Il y a de ces grands moments d’histoires dont tu veux faire partie. Et parce que je crois que l’individu, autant il est important dans ce genre de situation (chaque petite tache sur une photo aérienne fait toute la différence), autant ce n’est pas lui qui a le gros bout du bâton pour changer les choses. Je peux prendre des douches plus courtes, et acheter le moins d’aliments emballés possibles, mais les vrais changements doivent provenir des gouvernements et des compagnies. C’est pourquoi nous étions là. Pour leur parler. “There so much we can do” si eux ne font rien!
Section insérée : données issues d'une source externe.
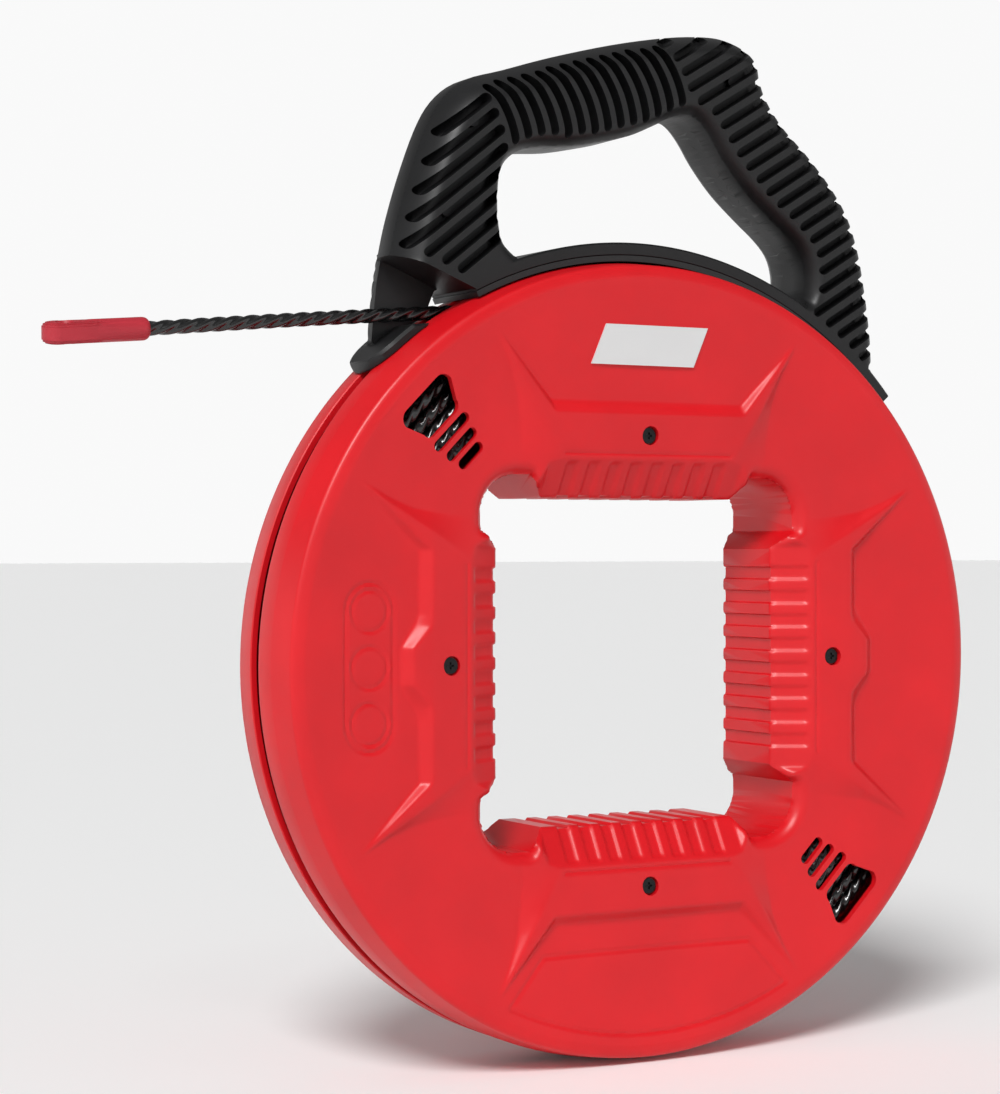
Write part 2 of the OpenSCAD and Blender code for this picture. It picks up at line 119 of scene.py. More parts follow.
def height_block(xs, zs, front, back, name="tool"):
    """A solid between the surface y = front over a grid of xs and zs and the plane y = back."""
    nx, nz = len(xs), len(zs)
    points = np.stack([np.repeat(xs, nz), front.ravel(), np.tile(zs, nx)], 1).tolist()
    faces = [
        (i * nz + j, (i + 1) * nz + j, (i + 1) * nz + j + 1, i * nz + j + 1)
        for i in range(nx - 1) for j in range(nz - 1)
    ]
    c = len(points)
    corners = ((xs[0], zs[0]), (xs[-1], zs[0]), (xs[-1], zs[-1]), (xs[0], zs[-1]))
    points += [(x, back, z) for x, z in corners]
    faces += [
        [i * nz for i in range(nx)] + [c + 1, c],
        [(nx - 1) * nz + j for j in range(nz)] + [c + 2, c + 1],
        [i * nz + nz - 1 for i in reversed(range(nx))] + [c + 3, c + 2],
        [j for j in reversed(range(nz))] + [c, c + 3],
        [c, c + 1, c + 2, c + 3],
    ]
    return mesh(name, points, faces)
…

Y a-t-il des changements que tu as dû opérer pour être un peu plus « verte »?
Malheureusement, la vie de tournée me rend la tâche un peu difficile. On est obligé de prendre très souvent nos voitures, remplies d’instruments (ça s’apporte mal un drum en métro). On doit manger souvent au restaurant, ou du prêt-à-manger. Mais, je visite les épiceries zéro déchet, je consomme local et en saison le plus possible, je recycle et ré-utilise, et marche beaucoup pour les petits déplacements.
Crois-tu qu’on puisse arriver à renverser la vapeur à temps, du moins pour ne pas dépasser les 2 degrés en plus depuis l’ère industrielle?
Renverser non. Limiter les dégâts oui. La génération qui nous suit a l’environnement au cœur de ses priorités. Quand elle aura le pouvoir, la planète pourra respirer un peu. En attendant, faire comprendre aux géants pollueurs égocentriques qu’ils doivent renverser leur modèle économique est chose quasi-impossible.
Es-tu parvenue à atteindre l’équilibre visé? Tu en es à quels pourcentages en ce début de 2020?
Honnêtement, productrice et vie personnelle s’en tirent assez bien. Mais l’artiste se meurt. Hihi. Je pars dans un chalet la semaine prochaine pour écrire. Je lui redonne de l’importance tranquillement. Donc, un 40%-40%-20%.
Parle-moi de ce qui s’en vient pour toi!
L’écriture d’un nouvel album. Un single à l’hiver. La 5e édition de la Tournée FEU DE CAMP. Des ateliers sur l’autoproduction. Et peut-être un achat immobilier. ;)
Beaucoup de boulot et de plaisir à l’horizon!